Um dos segredos mais bem guardados é a ausência de estudos sobre como funciona a cabeça dos leitores de jornal. Mesmo havendo alguns bambas no assunto – a exemplo do jornalista e historiador norte-americano Robert Darnton –, falta munição para decifrar homens e mulheres que se agarram à edição do dia. Demos bobeira nesse quesito, eu diria. Deve-se citar exceções, como os estudos de Letícia Nunes de Moraes sobre os leitores da revista Realidade. O trabalho da pesquisadora Gislene Silva, sobre o imaginário rural dos leitores urbanos. Citações que surgem aqui e ali em livros como Um homem chamado Maria, de Joaquim Ferreira dos Santos, a propósito do período em que o marco da imprensa sessentista, Antonio Maria, respondia com criatividade e deboche as cartas de leitores no Última Hora, Diário da Noite e O Jornal. Um luxo – para ambos.
Penso que a imprensa gastou muita energia acendendo vela para defunto ruim – no caso, ao alimentar rusgas adolescentes com seus leitores vociferantes. O resultado é pouco a dar para quem importa: o sujeito que abre um jornal ou uma revista, para ter com ela. Como acumulou pouco de interessante a dizer sobre quem lhe dá existência, publicitários e congêneres se encarregaram de fazê-lo, encaixando o leitor de jornal na categoria consumidor de notícia. Nessa lógica, catar mantimentos na gôndola de um supermercado e debulhar a editoria de economia são a mesma coisa. Negativo – ler é um processo cultural que implica em raspar umas três camadas de pele. Aprendi isso nos livros, mas também com o Dílson, com a Guilhermina, com uma pá de leitores com quem tive a sorte de conversar. São habitantes de um mundo espetacular – mesmo quando se perdem nas flatulências das redes sociais.
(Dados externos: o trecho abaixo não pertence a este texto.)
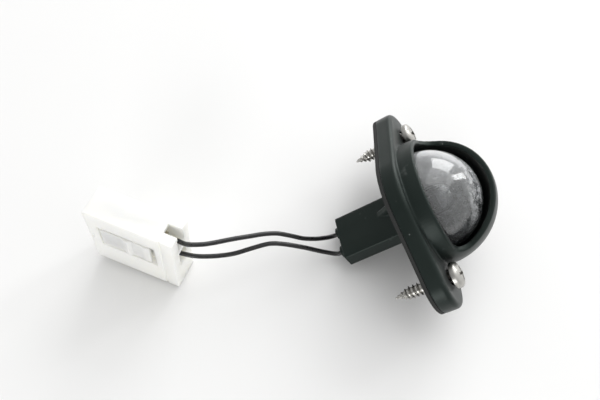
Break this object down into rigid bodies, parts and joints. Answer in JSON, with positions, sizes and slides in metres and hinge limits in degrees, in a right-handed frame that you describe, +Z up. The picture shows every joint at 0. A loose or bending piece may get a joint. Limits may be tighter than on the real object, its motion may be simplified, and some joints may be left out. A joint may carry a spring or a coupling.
{
  "type": "number plate lamp",
  "caption": "Number-plate lamp for a car or trailer: hooded black housing with a clear dome lens, wedge bulb, screws and a short two-wire lead.",
  "frame": {"origin": "centre of the lamp's box at the surface it lies on", "axes": "+X along the flange from screw to screw, +Z up; the lens points along +Y and up, and the lead leaves along -Y"},
  "size_m": [0.0684, 0.1258, 0.0381],
  "materials": {
    "black_nylon": "satin",
    "black_rubber": "matte",
    "clear_lens": "gloss",
    "bulb_glass": "gloss",
    "nickel_plate": "satin",
    "tinned_brass": "satin",
    "tungsten": "matte",
    "natural_nylon": "satin",
    "wire_insulation": "gloss"
  },
  "bodies": {
    "base": {"base_housing": "black_nylon", "mounting_gasket": "black_rubber", "socket_contact_left": "tinned_brass", "socket_contact_right": "tinned_brass", "wire_seal_left": "black_rubber", "wire_seal_right": "black_rubber", "connector_housing": "natural_nylon", "connector_terminal_lower": "tinned_brass", "connector_terminal_upper": "tinned_brass", "wire_upper": "wire_insulation", "wire_lower": "wire_insulation"},
    "cover": {"cover_housing": "black_nylon", "lens": "clear_lens", "lens_seal": "black_rubber"},
    "bulb": {"bulb_glass": "bulb_glass", "bulb_filament": "tungsten", "bulb_lead_left": "nickel_plate", "bulb_lead_right": "nickel_plate"},
    "screw_left": {"screw_left": "nickel_plate"},
    "screw_right": {"screw_right": "nickel_plate"},
    "lock": {"connector_lock": "natural_nylon"}
  },
  "joints": [
    {"name": "cover_lift", "type": "slide", "parent": "base", "child": "cover", "axis": [0, 0.8428, 0.5382], "range_m": [0, 0.03]},
    {"name": "bulb_pull", "type": "slide", "parent": "base", "child": "bulb", "axis": [0, 0.8428, 0.5382], "range_m": [0, 0.006]},
    {"name": "screw_left_out", "type": "slide", "parent": "cover", "child": "screw_left", "axis": [0, 0.8428, 0.5382], "range_m": [-0.0006, 0.019]},
    {"name": "screw_right_out", "type": "slide", "parent": "cover", "child": "screw_right", "axis": [0, 0.8428, 0.5382], "range_m": [-0.0006, 0.019]},
    {"name": "lock_press", "type": "hinge", "parent": "base", "child": "lock", "pos_m": [-0.00967, -0.09582, 0.01746], "axis": [-0.0348, 0.0912, 0.9952], "range_deg": [0, 4.2]}
  ]
}
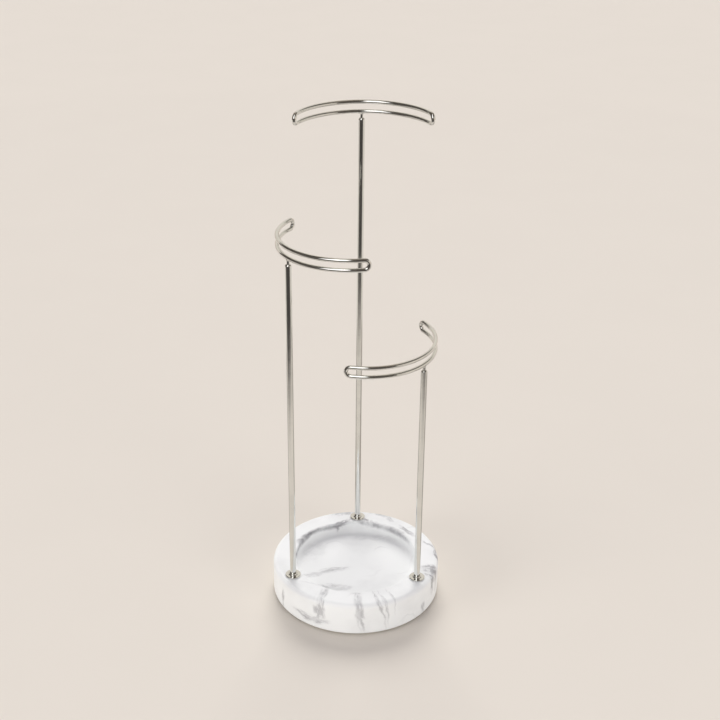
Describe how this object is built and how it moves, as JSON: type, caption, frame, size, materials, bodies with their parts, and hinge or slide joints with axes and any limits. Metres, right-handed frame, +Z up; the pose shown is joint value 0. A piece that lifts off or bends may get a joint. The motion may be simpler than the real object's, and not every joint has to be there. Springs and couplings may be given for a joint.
{
  "type": "jewelry stand",
  "caption": "Three-tier jewellery stand: a round marble ring dish carries upright metal rods, each topped by a curved wire loop that swivels to hold necklaces and bracelets.",
  "frame": {"origin": "on the table under the centre of the round tray, at the underside of its pads", "axes": "+Z up along the rods; +Y from the centre towards the tallest rod, which stands at the back; +X to the right seen from the front"},
  "size_m": [0.14, 0.14, 0.408],
  "materials": {
    "marble": "polished",
    "polished_nickel": "polished",
    "zinc_steel": "satin",
    "pad_rubber": "matte"
  },
  "bodies": {
    "stand": {"tray": "marble", "left_pad": "pad_rubber", "front_pad": "pad_rubber", "right_pad": "pad_rubber", "tall_rod": "polished_nickel", "tall_rod_flange": "polished_nickel", "tall_rod_washer": "zinc_steel", "tall_rod_screw": "zinc_steel", "middle_rod": "polished_nickel", "middle_rod_flange": "polished_nickel", "middle_rod_washer": "zinc_steel", "middle_rod_screw": "zinc_steel", "short_rod": "polished_nickel", "short_rod_flange": "polished_nickel", "short_rod_washer": "zinc_steel", "short_rod_screw": "zinc_steel"},
    "tall_arm": {"tall_loop": "polished_nickel", "tall_neck_pin": "polished_nickel"},
    "middle_arm": {"middle_loop": "polished_nickel", "middle_neck_pin": "polished_nickel"},
    "short_arm": {"short_loop": "polished_nickel", "short_neck_pin": "polished_nickel"}
  },
  "joints": [
    {"name": "tall_loop_swivel", "type": "hinge", "parent": "stand", "child": "tall_arm", "pos_m": [0, 0.05935, 0.394], "axis": [0, 0, 1], "continuous": true},
    {"name": "middle_loop_swivel", "type": "hinge", "parent": "stand", "child": "middle_arm", "pos_m": [-0.0514, -0.02967, 0.308], "axis": [0, 0, 1], "continuous": true},
    {"name": "short_loop_swivel", "type": "hinge", "parent": "stand", "child": "short_arm", "pos_m": [0.0514, -0.02967, 0.223], "axis": [0, 0, 1], "continuous": true}
  ]
}
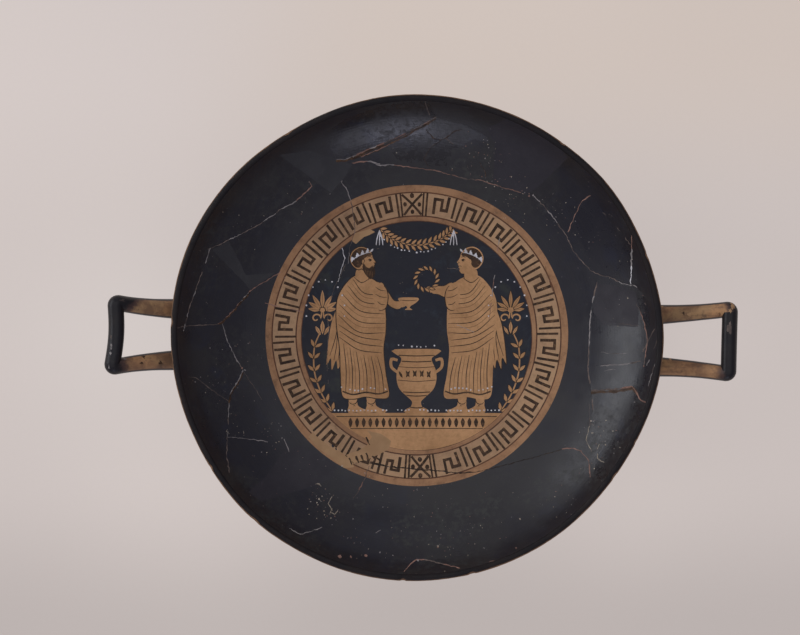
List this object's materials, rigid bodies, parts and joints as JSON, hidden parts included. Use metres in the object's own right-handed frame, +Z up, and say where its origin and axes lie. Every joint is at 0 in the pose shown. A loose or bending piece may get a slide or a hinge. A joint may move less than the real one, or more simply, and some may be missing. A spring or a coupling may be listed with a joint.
{
  "type": "kylix drinking cup",
  "caption": "Wide shallow stemmed drinking cup of black-gloss fired clay with square-ended rod handles on opposite sides and a painted picture in a patterned ring inside.",
  "frame": {"origin": "middle of the bounding box, on the plane that the foot rests on", "axes": "+Z up out of the bowl, +X along both handles towards the longer one (right in the picture), +Y towards the top of the picture"},
  "size_m": [0.3179, 0.2434, 0.0921],
  "materials": {
    "black_gloss_ceramic": "gloss"
  },
  "bodies": {
    "root": {"kylix_cup": "black_gloss_ceramic"}
  },
  "joints": []
}
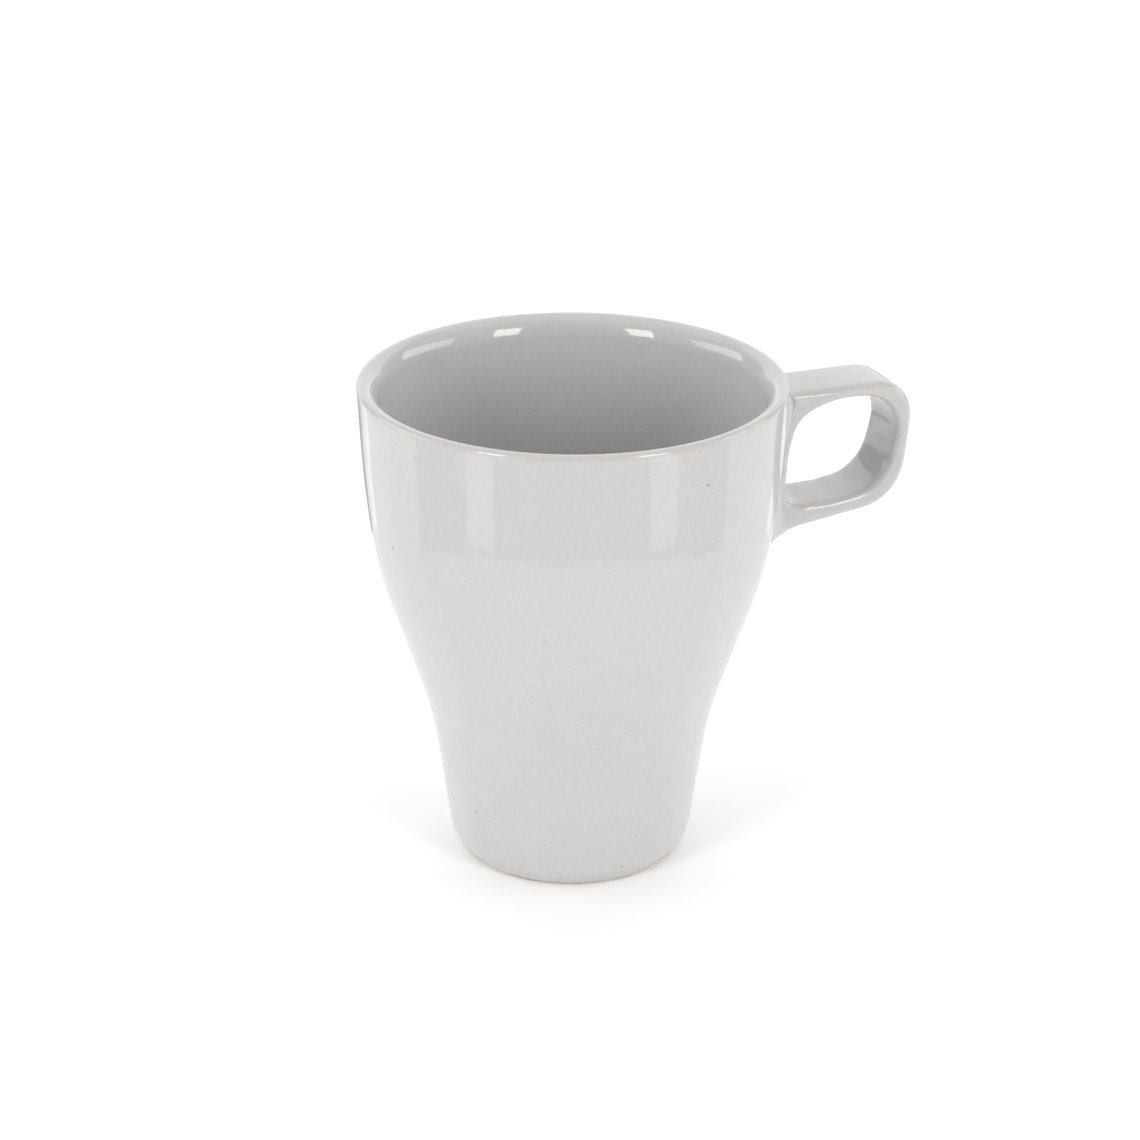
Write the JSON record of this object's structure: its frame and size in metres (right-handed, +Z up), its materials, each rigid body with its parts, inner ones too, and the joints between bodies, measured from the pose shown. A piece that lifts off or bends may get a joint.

Em tempo. A Gazeta do Povo começou a publicar cartas de leitores no ano de 1963. As mensagens chegavam pelo correio ou eram entregues na portaria. Vinham assinadas por “uma certa Maria do Santa Quitéria” ou pelo “João da Barreirinha”. Os poucos registros que sobraram informam que pediam que fosse fechado o buraco de uma rua, que os ônibus tivessem horário certo para passar. Pediam, no fundo, que a imprensa reconciliasse a cidade com seus moradores. Bonito.